Set exercise – Please quote exactly the opening lines of the data, from the first line to the one where "from mathutils import Matrix, Vector" appears.

Scripts that build objects
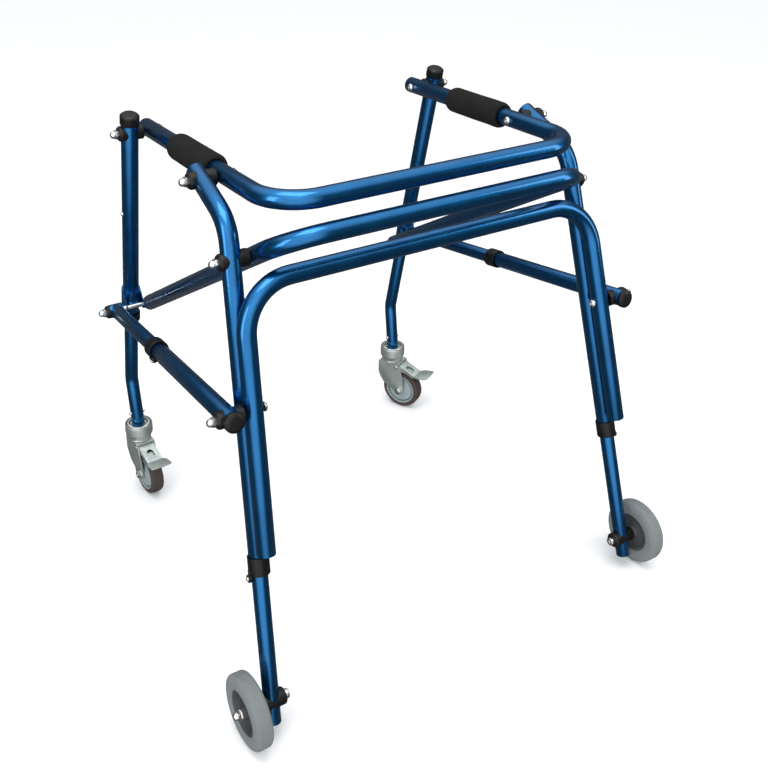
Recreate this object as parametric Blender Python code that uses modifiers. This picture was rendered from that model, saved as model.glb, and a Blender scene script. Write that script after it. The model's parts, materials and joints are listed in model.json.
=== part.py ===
"""Folding posterior walking frame for a child: bent tube rails, telescoping braces and legs, braked casters.

X runs across the frame (left is -X), Y runs from the closed rear to the open front, Z is up.
The frame stands on Z = 0 and the origin lies under the middle of its footprint.
"""

import math

import bmesh
import bpy
from mathutils import Matrix, Vector

MM = 0.001
GAP = 0.3 * MM

# Tube stock
TUBE_R = 12.7 * MM
INNER_R = 11.1 * MM
BORE_R = INNER_R + 2 * GAP
SLEEVE_R = TUBE_R + 2 * GAP
TELESCOPE_LAP = 60 * MM
TELESCOPE_BORE = 130 * MM
TUBE_SIDES = 12

# Side planes: distance from the middle plane
RAIL_X = 238 * MM
MID_RAIL_X = 241 * MM
LEG_X = 270.5 * MM
SPLAY_X = 271.3 * MM
SPLAY_Z = 700 * MM
SPLAY = 0.078

# Side view, as (Y, Z)
HANDLE_CORNER = Vector((-166, 701.6)) * MM
HANDLE_FRONT = Vector((243, 683.4)) * MM
HANDLE_PIVOT_Y = -25.5 * MM
LEG_PIVOT_Y = 225 * MM
MID_CORNER = Vector((-188, 664.8)) * MM
MID_PIVOT_Y = -118.83 * MM
OPEN_PIVOT = Vector((273.2, 378.3)) * MM
SIDE_KNEE = Vector((-105.9, 666)) * MM
SIDE_DOWN = Vector((-0.281, -0.9597)).normalized()
SIDE_FOOT_Z = 240 * MM
LOWER_CROSSBAR_Z = 601.3 * MM
LOWER_FOOT_Z = 269 * MM
BRACE_PIVOT_Z = 452.8 * MM
BRACE_X_REAR = 324 * MM
BRACE_X_FRONT = 302 * MM
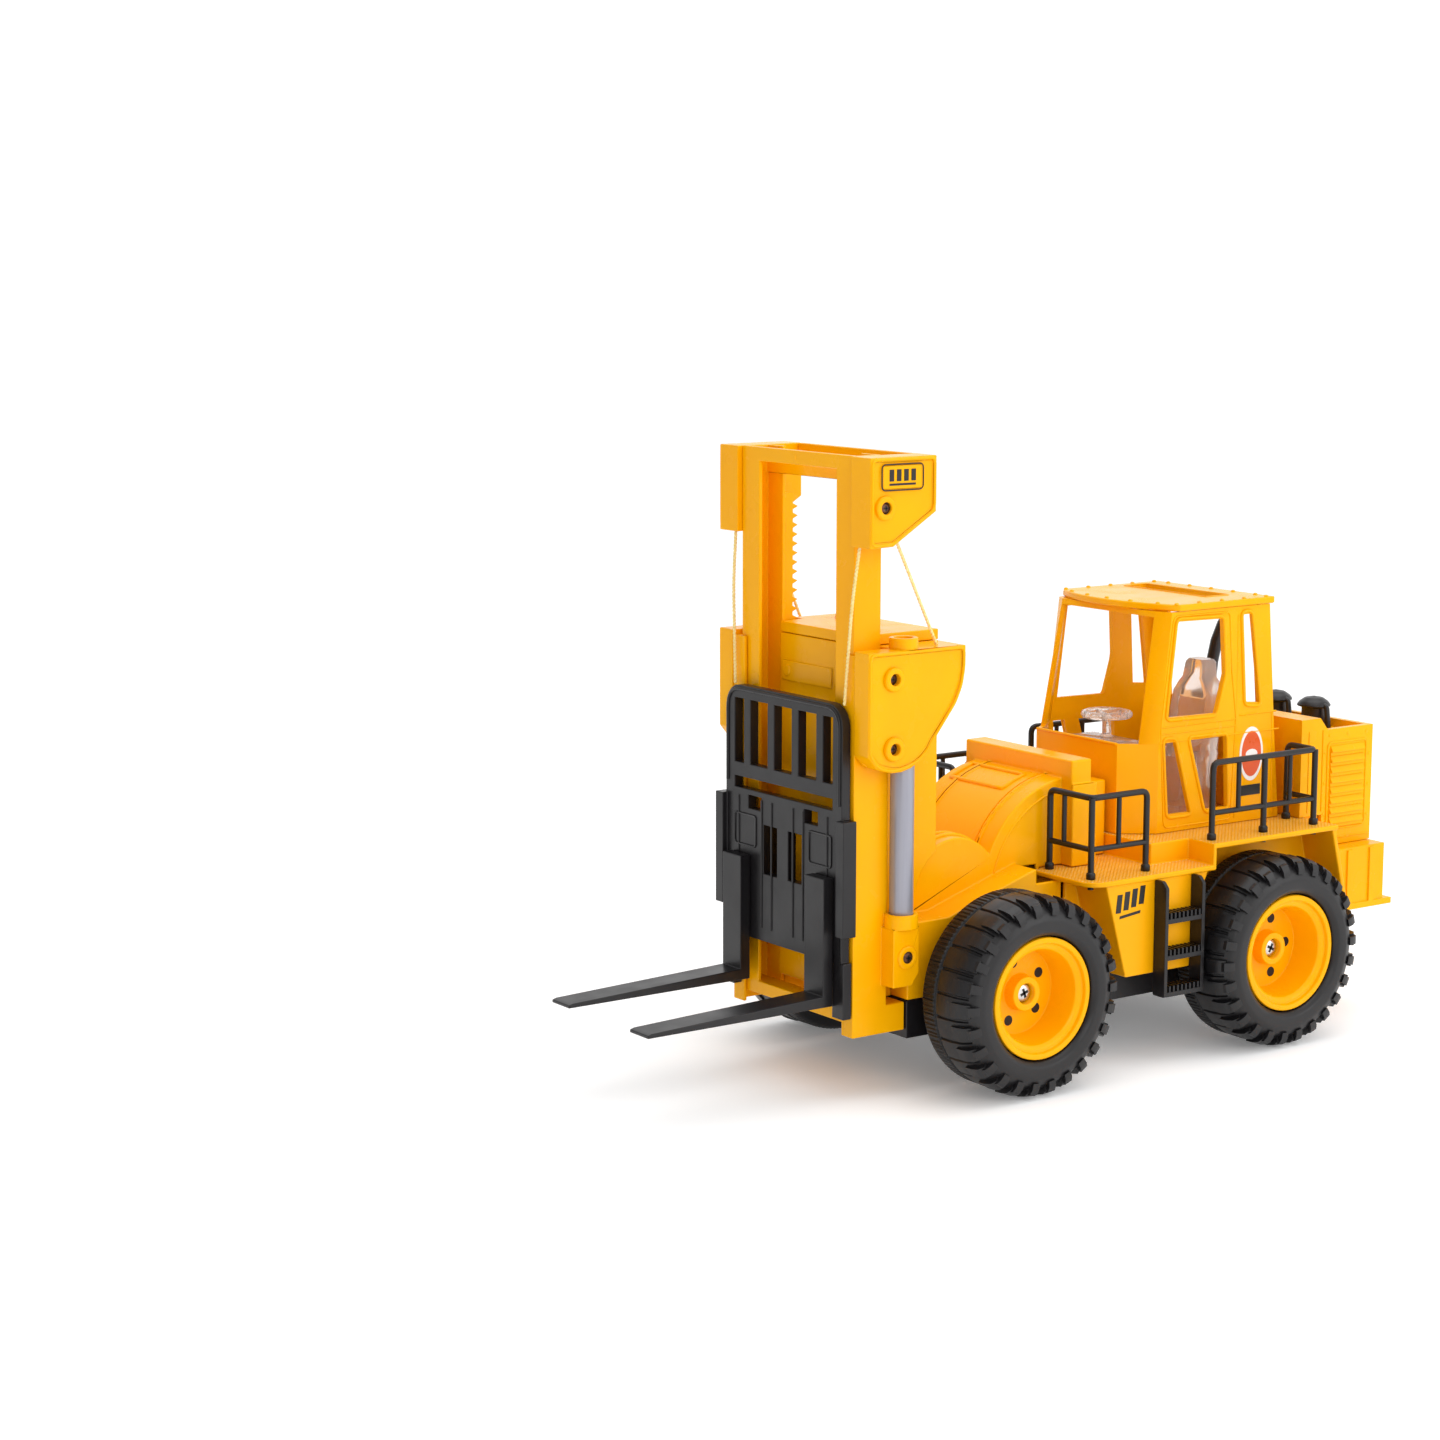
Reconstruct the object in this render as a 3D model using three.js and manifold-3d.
// Toy forklift with a two-stage mast, four big wheels, a glazed cab and a louvred engine cover.
// Units are millimetres. Inside the truck group +X is the truck's left side, -Y is its front
// (the fork end), +Z is up, the front axle stands at y = 0 and the ground at z = 0.
import * as THREE from 'three';
import { mergeVertices } from 'three/addons/utils/BufferGeometryUtils.js';
import Module from 'manifold-3d';

const wasm = await Module();
wasm.setup();

// ---- driving dimensions ----
const GAP = 0.3; // clearance between neighbouring pieces
const WALL = 2; // moulded shell thickness
const FORK_TIP_Y = -175;
const TAIL_Y = 245;
const TOP_Z = 282;

const TYRE_R = 45;
const WHEEL_INNER_X = 54.5;
const WHEEL_OUTER_X = 88.5;
const AXLE_Z = TYRE_R;
const FRONT_AXLE_Y = 0;
const REAR_AXLE_Y = 151;
const KINGPIN_X = 60;
const TIE_ROD_Y = 14;

const TRAY = { halfX: 46, front: -44, rear: 206, bottom: 25, top: 42 };
const BODY_Z = TRAY.top + GAP;
const DECK_X = 72;
const DECK_1_Z = 88.5;
const DECK_1_Y = 40;
const DECK_2_Z = 98.5;
const DECK_2_Y = 114.5;
const DECK_REAR_Y = 195.5;

const SMALL_DRUM = { y: -5.3, z: 82.3, r: 26 };
const LARGE_DRUM = { y: 61.8, z: 78.2, r: 51.2 };
const DRUM_HALF_X = 31;
const NOSE_HALF_X = 46.3;
const LEDGE_REAR_Y = 30;

const MAST = { inner: 28.2, outer: 41.3, front: -71, rear: -56.4 };
const CHANNEL = { outer: 44.8, lip: 36.6, front: -73, rear: -54.4, bottom: 29, top: 197 };
const LIP = 1.6;
const TOWER = { halfX: 35, front: -53.5, rear: -19.5, top: 199 };
const BOX_X = 55.4; // outer face of the side boxes and the top brackets

const TOOTH_PITCH = 4.19;
const PINION_TEETH = 12;
const PINION_R = (TOOTH_PITCH * PINION_TEETH) / (2 * Math.PI);
const PINION = { y: -41.2, z: 150 };
const TOOTH_HEIGHT = 2.8;
const RACK = { inner: -29.2, outer: -34.9, bottom: 78, top: 261 };

const PULLEY = { x: 46.9, y: -65.3, z: 260.6, groove: 4.3, flange: 6 };
const CORD_R = 0.7;
const CORD_WRAP = PULLEY.groove + CORD_R;

const ROD = { x: 49, y: -50, r: 5.25 };
const CARRIAGE_FRONT = -78.4;
const CARRIAGE_BACK = -73.8;

const ENGINE = { halfX: 50, front: 191.5, step: 206, rear: 240, frontTop: 146, rearTop: 140 };

// ---- finishes ----
const finish = (color, roughness, metalness = 0, opacity = 1) =>
  new THREE.MeshStandardMaterial({
    color, roughness, metalness, opacity, transparent: opacity < 1,
  });
const YELLOW = () => finish(0xffb400, 0.32);
const BLACK = () => finish(0x1b1a1c, 0.45);
const RUBBER = () => finish(0x232325, 0.7);
const GREY = () => finish(0x8d8d95, 0.4, 0.3);
const STEEL = () => finish(0xc0c0c4, 0.3, 1);
const CLEAR = () => finish(0xf6e6dc, 0.1, 0, 0.45);
const CORD = () => finish(0xf2d98a, 0.8);
const BOARD = () => finish(0x1f6b3a, 0.5);

// ---- solids ----
function solid(geometry) {
  const bare = geometry.clone();
  bare.deleteAttribute('normal');
  bare.deleteAttribute('uv');
  const merged = mergeVertices(bare, 1e-4);
  return new wasm.Manifold(new wasm.Mesh({
    numProp: 3,
    vertProperties: new Float32Array(merged.attributes.position.array),
    triVerts: new Uint32Array(merged.index.array),
  }));
}
const join = (...pieces) => pieces.flat().reduce((whole, piece) => whole.add(piece));
const cut = (whole, ...tools) => tools.flat().reduce((left, tool) => left.subtract(tool), whole);

function block(x0, x1, y0, y1, z0, z1) {
  const geometry = new THREE.BoxGeometry(x1 - x0, y1 - y0, z1 - z0);
  geometry.translate((x0 + x1) / 2, (y0 + y1) / 2, (z0 + z1) / 2);
  return solid(geometry);
}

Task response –
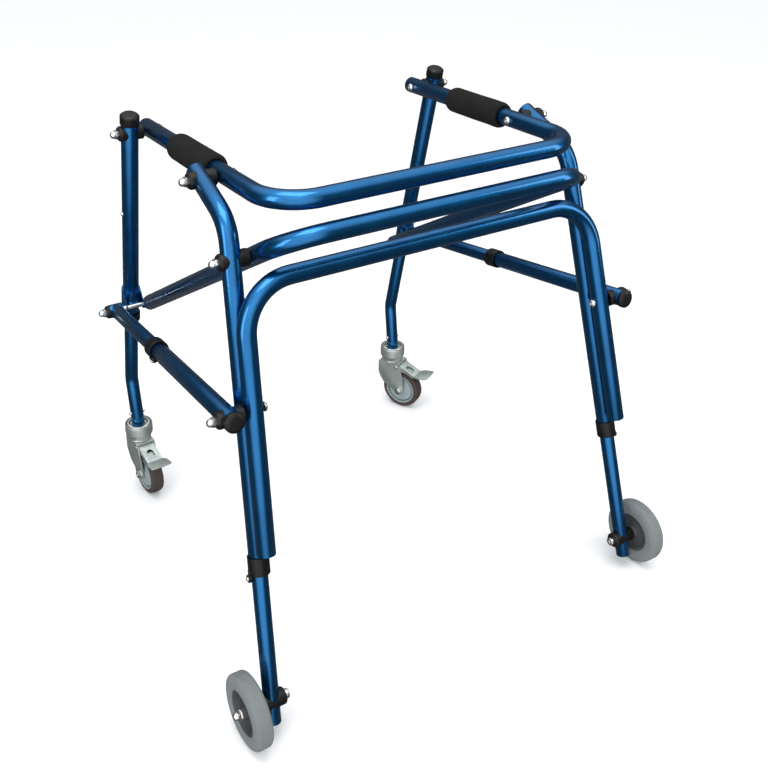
Recreate this object as parametric Blender Python code that uses modifiers. This picture was rendered from that model, saved as model.glb, and a Blender scene script. Write that script after it. The model's parts, materials and joints are listed in model.json.
=== part.py ===
"""Folding posterior walking frame for a child: bent tube rails, telescoping braces and legs, braked casters.

X runs across the frame (left is -X), Y runs from the closed rear to the open front, Z is up.
The frame stands on Z = 0 and the origin lies under the middle of its footprint.
"""

import math

import bmesh
import bpy
from mathutils import Matrix, Vector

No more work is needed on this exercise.